Did Walter J. Brown do other art and did any survive?

Walter Brown's sister-in-law, Susie, recalled, "Walter drew on all the time." Russell Cebulski told about a group of cowboys sitting around telling stories. One cowboy told about Russell being bucked off a horse. Walter was sitting with the group and sketching. Soon Walter held up a drawing. Russell said, "It was a drawing of me getting bucked off. I don't have the drawing."

I knew other cowboy artists who did drawings or paintings on bunkhouse walls, barn doors and places where they spent down time. I was curious about two cow camps mentioned in the first story about Walter. Walter's brother, Joe, said that Walter sometimes would "winter over with the livestock" at Wilson's Desert, a camp south of Cleveland. Another larger and centrally located cow camp was Steven's Camp, in the vicinity of Three Buttes. I wondered if Walter did art on the walls of the buildings at the cow camps.

Russell had photos of several buildings at Steven's Camp in the early 1950's. Asking around I learned all those buildings are gone.
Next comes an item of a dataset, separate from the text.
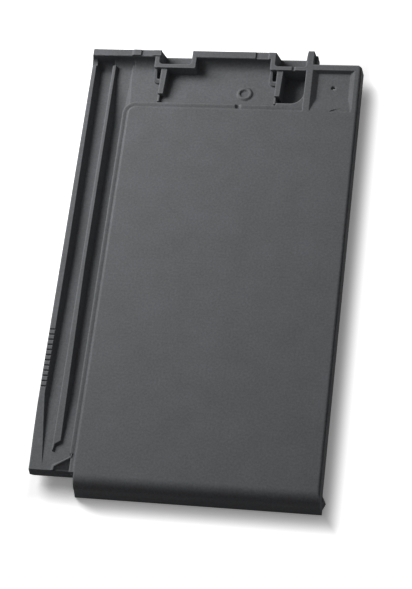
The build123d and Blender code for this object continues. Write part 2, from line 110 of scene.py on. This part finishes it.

At Wilson's Desert the last remaining building was moved to a nearby ranch for use as a chicken house. Doug Mitchell said there was no art visible in the old chicken house that he recalled. If Walter Brown left art on buildings where he spent time, the art is gone along with the buildings.

Russell Cebulski did have a drawing done by Walter dated 1988, a few years before Walter died. The drawing (see photo) was called "Fly Time," described by Russell as, "When the horses stand around swishing their tails and stamping their feet to keep the flies away." Russell said, "My wife and I went to visit Walter in Butte where he was working as a miner. He said he would send me the drawing and he did later." Russell and Julia, his wife of nearly 70 years, plan to donate Walter's drawing to the Blaine County Museum.

Unfortunately not all my questions were answered about native cowboy artist Walter J. Brown. At least some of his images on canvas, drawn with his fingers and axle grease, survived and one drawing surfaced. Hopefully readers will be able to see all those images at the local museum in the future.